Norton Commando 961 Café Racer | First Ride

Comeback commando

By Alan Cathcart, Photography by Kyoichi Nakamura

Since October 2008, when British businessman Stuart Garner acquired the rights to the Norton name from the previous American owners, he has moved quickly to return the historic marque to the marketplace. Garner almost immediately erected a 20,000 square-foot factory at the Donington Park race circuit, and then recruited a strong group of executives and engineers (many from the nearby Triumph factory) to push forward development of the first new Norton motorcycles sold to the public in 18 years.

Starting with a trio of prototypes American Kenny Dreer designed and built almost 10 years ago, Norton's Head of Design, Simon Skinner, first fit fuel injection, a catalyst exhaust and secondary air injection to achieve Euro3 compliance. He next made changes to reduce mechanical noise and vibration (both of which were issues on Dreer's machine), and re-engineered numerous components to be more appropriate for high-volume manufacturing. "Silly things like draft angles for castings, using metric tubing for the frame rather than inches-stuff like that," Skinner says. One thing that didn't change was the look of the bike. "Kenny got the styling 100 percent right," he declares.

We were the first representatives from outside the company to ride a new Commando on public roads, immediately after it passed homologation testing. We sampled the Cafe Racer version, which is muscular and purposeful-looking, with a big, broad-shouldered engine and a stylish flyscreen surrounding its halogen headlamp.
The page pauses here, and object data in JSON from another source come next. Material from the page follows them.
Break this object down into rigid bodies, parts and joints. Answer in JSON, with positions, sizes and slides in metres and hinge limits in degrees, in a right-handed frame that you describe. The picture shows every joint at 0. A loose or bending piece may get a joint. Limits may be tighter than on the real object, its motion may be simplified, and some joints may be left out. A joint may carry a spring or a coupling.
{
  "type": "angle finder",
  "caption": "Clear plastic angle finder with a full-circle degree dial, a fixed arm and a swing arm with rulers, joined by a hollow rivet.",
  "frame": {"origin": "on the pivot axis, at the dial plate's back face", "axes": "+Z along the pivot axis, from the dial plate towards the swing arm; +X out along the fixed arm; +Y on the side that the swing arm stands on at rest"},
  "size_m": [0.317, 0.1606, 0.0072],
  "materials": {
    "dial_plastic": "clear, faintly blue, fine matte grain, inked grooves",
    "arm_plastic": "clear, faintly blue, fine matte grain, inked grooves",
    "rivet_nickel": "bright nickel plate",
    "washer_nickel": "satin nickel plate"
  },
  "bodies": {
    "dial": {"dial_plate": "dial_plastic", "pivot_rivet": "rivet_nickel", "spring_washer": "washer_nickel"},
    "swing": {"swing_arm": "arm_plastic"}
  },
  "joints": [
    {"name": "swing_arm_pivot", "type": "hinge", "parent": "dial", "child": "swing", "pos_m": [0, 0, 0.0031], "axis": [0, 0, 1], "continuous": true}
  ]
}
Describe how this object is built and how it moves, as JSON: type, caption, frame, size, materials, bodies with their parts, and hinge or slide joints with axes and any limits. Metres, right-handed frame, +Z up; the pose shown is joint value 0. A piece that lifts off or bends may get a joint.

The 961cc, pushrod parallel-twin is mounted in a chromoly tubular duplex cradle frame, with its fabricated backbone doubling as the oil tank.

At 32 inches, the solo saddle is low enough that most riders can reach both feet to the ground, and with footpegs repositioned lower and farther forward than on the prototypes, the Cafe Racer is more comfortable, even with its clip-on handlebars located beneath the upper triple clamp. Crank the powerful-sounding starter motor (maybe it's just got a big battery) and the nearly liter-sized parallel-twin rumbles to life, firing every 270 degrees and sounding great through an optional, "track-only" 2-1-2 exhaust. Mechanical noise isn't excessive for an air-cooled engine-on par with a Ducati Desmodue-and vibration is greatly reduced compared to the Dreer bike, too. The newest Norton vibes no worse, even at peak revs, than a 90-degree V-twin.
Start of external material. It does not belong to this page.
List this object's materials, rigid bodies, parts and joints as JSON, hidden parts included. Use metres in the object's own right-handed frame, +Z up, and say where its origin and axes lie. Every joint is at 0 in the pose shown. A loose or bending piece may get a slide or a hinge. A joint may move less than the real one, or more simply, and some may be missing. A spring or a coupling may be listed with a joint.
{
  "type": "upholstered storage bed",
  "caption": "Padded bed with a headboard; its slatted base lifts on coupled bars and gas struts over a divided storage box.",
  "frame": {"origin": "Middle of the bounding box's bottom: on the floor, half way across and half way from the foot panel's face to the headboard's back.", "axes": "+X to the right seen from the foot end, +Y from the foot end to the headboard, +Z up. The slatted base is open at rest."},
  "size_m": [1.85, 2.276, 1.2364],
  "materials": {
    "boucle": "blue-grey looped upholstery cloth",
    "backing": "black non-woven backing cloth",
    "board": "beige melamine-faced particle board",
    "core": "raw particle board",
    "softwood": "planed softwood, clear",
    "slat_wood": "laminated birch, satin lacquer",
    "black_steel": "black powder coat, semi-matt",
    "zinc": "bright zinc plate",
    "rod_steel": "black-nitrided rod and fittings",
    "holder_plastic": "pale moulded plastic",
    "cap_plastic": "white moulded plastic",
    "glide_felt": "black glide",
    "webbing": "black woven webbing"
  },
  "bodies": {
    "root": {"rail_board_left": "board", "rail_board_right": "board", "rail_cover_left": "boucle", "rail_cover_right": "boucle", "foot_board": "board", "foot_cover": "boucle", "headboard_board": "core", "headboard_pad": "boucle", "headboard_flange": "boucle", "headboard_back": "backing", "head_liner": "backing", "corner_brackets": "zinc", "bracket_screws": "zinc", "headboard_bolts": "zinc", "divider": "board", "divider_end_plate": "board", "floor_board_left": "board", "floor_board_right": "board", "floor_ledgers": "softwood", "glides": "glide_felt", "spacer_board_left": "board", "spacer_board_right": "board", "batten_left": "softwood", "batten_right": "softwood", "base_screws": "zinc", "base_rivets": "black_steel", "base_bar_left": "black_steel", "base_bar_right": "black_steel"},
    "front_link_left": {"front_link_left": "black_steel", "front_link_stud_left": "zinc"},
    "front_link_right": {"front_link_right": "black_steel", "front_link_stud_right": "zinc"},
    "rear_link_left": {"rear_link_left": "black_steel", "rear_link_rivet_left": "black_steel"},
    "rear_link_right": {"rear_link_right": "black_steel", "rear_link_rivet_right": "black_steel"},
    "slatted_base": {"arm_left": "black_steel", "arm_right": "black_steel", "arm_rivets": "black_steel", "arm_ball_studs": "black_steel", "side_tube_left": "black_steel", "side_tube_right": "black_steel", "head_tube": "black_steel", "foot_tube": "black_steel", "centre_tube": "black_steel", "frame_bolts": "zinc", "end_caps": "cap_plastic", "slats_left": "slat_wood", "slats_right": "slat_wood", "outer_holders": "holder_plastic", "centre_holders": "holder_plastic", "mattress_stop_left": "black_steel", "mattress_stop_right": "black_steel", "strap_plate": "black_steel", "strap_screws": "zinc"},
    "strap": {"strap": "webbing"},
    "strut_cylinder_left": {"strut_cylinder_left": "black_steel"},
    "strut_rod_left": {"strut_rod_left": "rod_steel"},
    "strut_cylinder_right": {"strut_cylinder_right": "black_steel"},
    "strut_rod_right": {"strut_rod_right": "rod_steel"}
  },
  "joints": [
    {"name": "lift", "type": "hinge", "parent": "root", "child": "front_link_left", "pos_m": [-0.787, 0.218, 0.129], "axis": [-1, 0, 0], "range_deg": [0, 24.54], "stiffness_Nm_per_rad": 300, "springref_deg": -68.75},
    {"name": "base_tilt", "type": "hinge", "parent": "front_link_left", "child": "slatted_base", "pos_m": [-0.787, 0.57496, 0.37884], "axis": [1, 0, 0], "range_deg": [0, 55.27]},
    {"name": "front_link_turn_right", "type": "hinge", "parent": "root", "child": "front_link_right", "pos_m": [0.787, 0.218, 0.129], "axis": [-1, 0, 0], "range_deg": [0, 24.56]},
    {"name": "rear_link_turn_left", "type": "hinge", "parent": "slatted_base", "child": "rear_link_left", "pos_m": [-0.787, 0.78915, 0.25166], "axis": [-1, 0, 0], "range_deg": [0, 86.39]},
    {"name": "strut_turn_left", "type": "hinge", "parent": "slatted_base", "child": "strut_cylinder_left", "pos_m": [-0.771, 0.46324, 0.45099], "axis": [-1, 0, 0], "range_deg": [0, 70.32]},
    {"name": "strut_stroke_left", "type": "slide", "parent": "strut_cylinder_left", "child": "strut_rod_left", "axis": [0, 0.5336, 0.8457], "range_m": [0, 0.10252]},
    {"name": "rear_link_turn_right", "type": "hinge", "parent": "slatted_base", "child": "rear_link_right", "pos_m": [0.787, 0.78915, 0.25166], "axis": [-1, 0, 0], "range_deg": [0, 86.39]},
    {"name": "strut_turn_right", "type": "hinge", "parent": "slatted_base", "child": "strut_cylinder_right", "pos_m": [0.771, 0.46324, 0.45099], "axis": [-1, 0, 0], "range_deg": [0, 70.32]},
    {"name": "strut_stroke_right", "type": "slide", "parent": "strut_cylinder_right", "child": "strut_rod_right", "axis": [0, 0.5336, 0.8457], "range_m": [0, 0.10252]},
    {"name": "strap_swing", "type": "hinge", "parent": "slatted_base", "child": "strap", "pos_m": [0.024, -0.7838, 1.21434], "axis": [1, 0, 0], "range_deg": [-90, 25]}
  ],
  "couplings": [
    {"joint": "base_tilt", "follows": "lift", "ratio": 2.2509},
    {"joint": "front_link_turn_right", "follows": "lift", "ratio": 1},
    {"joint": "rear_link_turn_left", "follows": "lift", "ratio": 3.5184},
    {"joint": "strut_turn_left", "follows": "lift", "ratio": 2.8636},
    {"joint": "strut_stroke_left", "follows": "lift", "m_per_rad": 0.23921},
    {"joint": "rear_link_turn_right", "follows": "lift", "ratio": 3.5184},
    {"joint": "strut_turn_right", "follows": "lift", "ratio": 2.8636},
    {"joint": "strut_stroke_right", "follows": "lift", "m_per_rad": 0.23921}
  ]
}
Indy racing specialists Menard Competition Technologies, which assisted with re-tuning the powerplant, altered the power delivery to be more linear. The bike now pulls strongly from 2000 rpm up, and 4000 revs is the gateway to serious acceleration. There's no point in crowding the 8000-rpm rev limiter because it pulls just as hard at 6500 rpm, where the peak output of 80 horsepower is produced. It's a very friendly and usable motor, encouraging you to surf the waves of punchy torque. Low-end fueling is especially good, suggesting Skinner & Co. took some time calibrating the EFI system, which consists of single Bosch injectors mounted above 35mm throttle bodies and managed by an OMEX ECU.

We were also impressed with Norton's oil-bath clutch, which is delightfully light and progressive, though it's paired to a disappointing gear-change mechanism that will almost certainly need to be revised for production. The angle of the direct-action lever makes upshifting difficult and frequently results in missed shifts. Norton's engineers are working on a solution, which will likely involve fitting a linkage to reposition the shift lever at a more convenient angle.

Handling of the C&J-built frames was a strong suit for the Dreer bikes, and the Brit-built Commando maintains essentially the same geometry and sweet steering manners, tipping easily into turns without falling into the apex as you trail off the brakes. An engine mounted near to the ground and forward in the frame provides a low center of gravity, which inspires neutral manners at any speed. The Norton feels agile yet stable, and compliant suspension lets you trust the bike completely over any surface.

Skinner lowered the swingarm pivot point 18mm to improve anti-squat tendencies and provide for better traction. The Ohlins piggyback shocks are custom-built to Norton's specs and lengthened slightly, giving more cornering clearance and putting more weight on the front wheel for quicker turning. The Ohlins fork is as good as you can get for road use, and the Dunlop Qualifier radials suit the bike well, especially the 180mm-wide rear that delivers sufficient traction without slowing turn-in. The Brembo radial brake package provides controllable, effective stopping power with just the right degree of sensitivity.

This born-again Brit-bike, with its roots in the USA, is robustly engineered, well-built and fun to ride. The visceral appeal of this rowdy, single-seat hot-rod is thoroughly in keeping with its heritage, and makes Triumph's Bonneville seem bland by comparison. This time it's for real: Norton is back.